The power to cause societal pain, at least to some segments of society, is intrinsic to the nature of technological innovation, says Ajit Balakrishnan.
Whenever the talk about innovation bubbles up into a fever, as it is currently doing in India, I abandon my normal route to work from Colaba to Mahim through pretty Marine Drive and take the inner route, through Chinchpokli and Jacob's Circle.
I do this to catch a glimpse of what is now called Kasturba Hospital and bring myself back to the ground.
The Kasturba Hospital was built in 1892 as The City Fever Hospital.
In the late 19th Century, the city, then called Bombay, was struck by a series of epidemics: malaria, cholera, Spanish influenza, and, most of all, the bubonic plague.
Why Bombay? It was then, like today, India's most internationally connected city and ships carrying infected people from Hong Kong brought these diseases, and spread from Bombay city to the rest of western and northern India.
In Bombay city alone nearly 200,000 people died in that last decade of the 19th century.
The innovation called "vaccines" was still a decade away, so the British colonial government of that time started enforcing the only measure governments of that time knew against such epidemics -- isolating the infected people in hospitals such as The City Fever Hospital to limit the spread of these diseases.
Widespread protests erupted against this enforced segregation. In Poona, the British official in charge of enforcing this segregation, W C Rand, was assassinated to the applause of many nationalists.
What was an innovative measure to combat a deadly epidemic, in fact the only known measure at that time, was interpreted as yet another act against Indians by the colonial government.
The protests around this were a clear accelerator to the Indian Independence movement.
Everyone loves innovation, but, what is often not recognised is that innovations, particularly the really big ones, cause societal crises which can then be harnessed by astute politicians for their causes.

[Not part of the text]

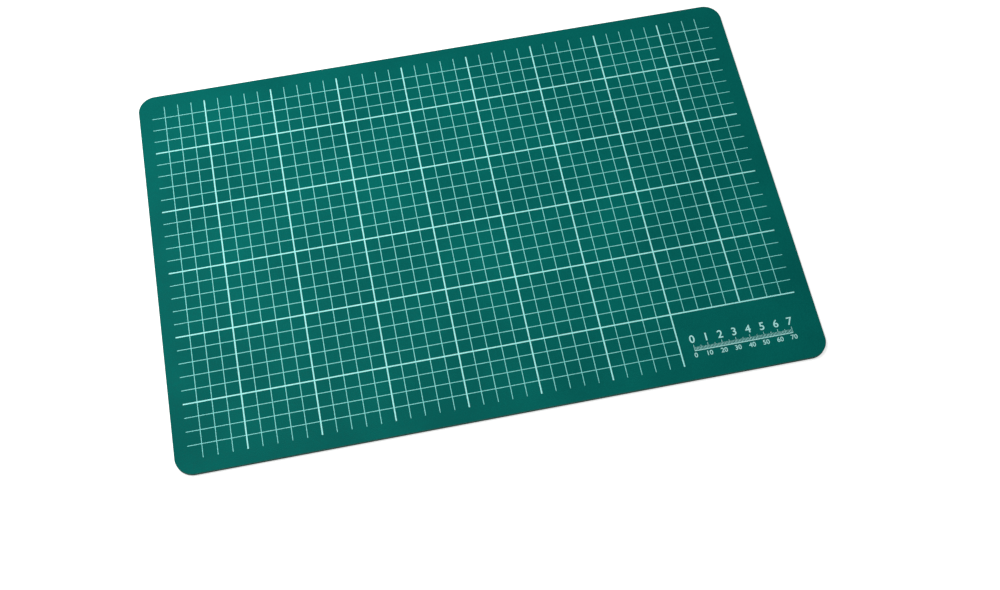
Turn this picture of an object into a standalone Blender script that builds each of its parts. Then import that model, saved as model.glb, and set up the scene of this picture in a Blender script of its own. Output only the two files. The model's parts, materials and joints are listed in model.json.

In a similar vein, in the early years of the 20th century, the synthesis of indigo from synthetic sources through innovations in chemistry caused hardships to the indigo growers of Champaran in Bihar -- whose protests Gandhiji went on to lead, gaining him prominence in India's nascent Independence movement.
The Congress party's flag, which was used to rally all Indians to the Independence movement to drive out the British colonial government, had for many decades a charkha, the hand spinning wheel, a symbol of indigenous technology that was made obsolete by the arrival of the Spinning Jenny and the use of machines that could multiply productivity manifold.
The power to cause societal pain, at least to some segments of society, is intrinsic to the nature of technological innovation.
For that reason, more often than not, it creates forces that push back and create not only new leaders, be it Tilak in Poona or Gandhi in Champaran, but also protests from novelists and poets.
The late 18th century innovations in yarn spinning and textile weaving that we now know of as the First Industrial Revolution, created immense changes in English society -- and the work of poets like William Wordsworth and novelists like Charles Dickens in novels such as Hard Times is the response of many at that time who yearned for an idealised, simpler past.
What is intrinsic to technological innovation that causes pain to some segments of society? This arises from the "disruptive" nature of genuine innovation.
Clayton Christensen of the Harvard Business School was the first to point out how this disruptive innovation process works.
When they first appear, disruptive innovations may be considered inferior by most; typically, the best customers are not willing to switch to the new offering even when its prices are substantially lower.
But there are other customers who value the low price and often lower features.
Thus, the arrival of machine-spun yarn at much lower prices was ignored by the spinners in 19th century India.
The arrival of relatively crude textiles which could not even remotely match the exquisite handloom sarees was ignored by handloom weavers.
The arrival of chemistry as science brought indigo from coal tar and much lower prices and was ignored by people who were thriving on growing the indigo plant.
When the lower price version spreads it does two things -- on the one hand it makes it affordable to vast new sections of the population; on the other hand, it impoverishes the incumbents who continue their high-price, high-quality product till it's too late.
What are the promises and threats of the current technologies of the internet and web that we see swirling all around us?
Many observers view this wrongly as "e-commerce", a way of locating, selecting, buying and getting delivery of heavily discounted products.
It is much more than that. It is essentially the promise of making all kinds of professional services ultra-cheap and of even higher quality than today.
These technologies will make, for instance, financial, legal, medical and educational services of very high quality available at a fraction of their current prices.
This is bound to make the lives of the average citizen much easier -- but it will also mean a drastic reduction in the numbers and incomes of bankers, lawyers, doctors and teachers.
This is not going to happen without massive societal pushback.
When I passed by Kasturba hospital, today, I paused and tried to imagine what it would take to hasten this era of affordable financial services, justice, medicine and education without succumbing to societal pushback.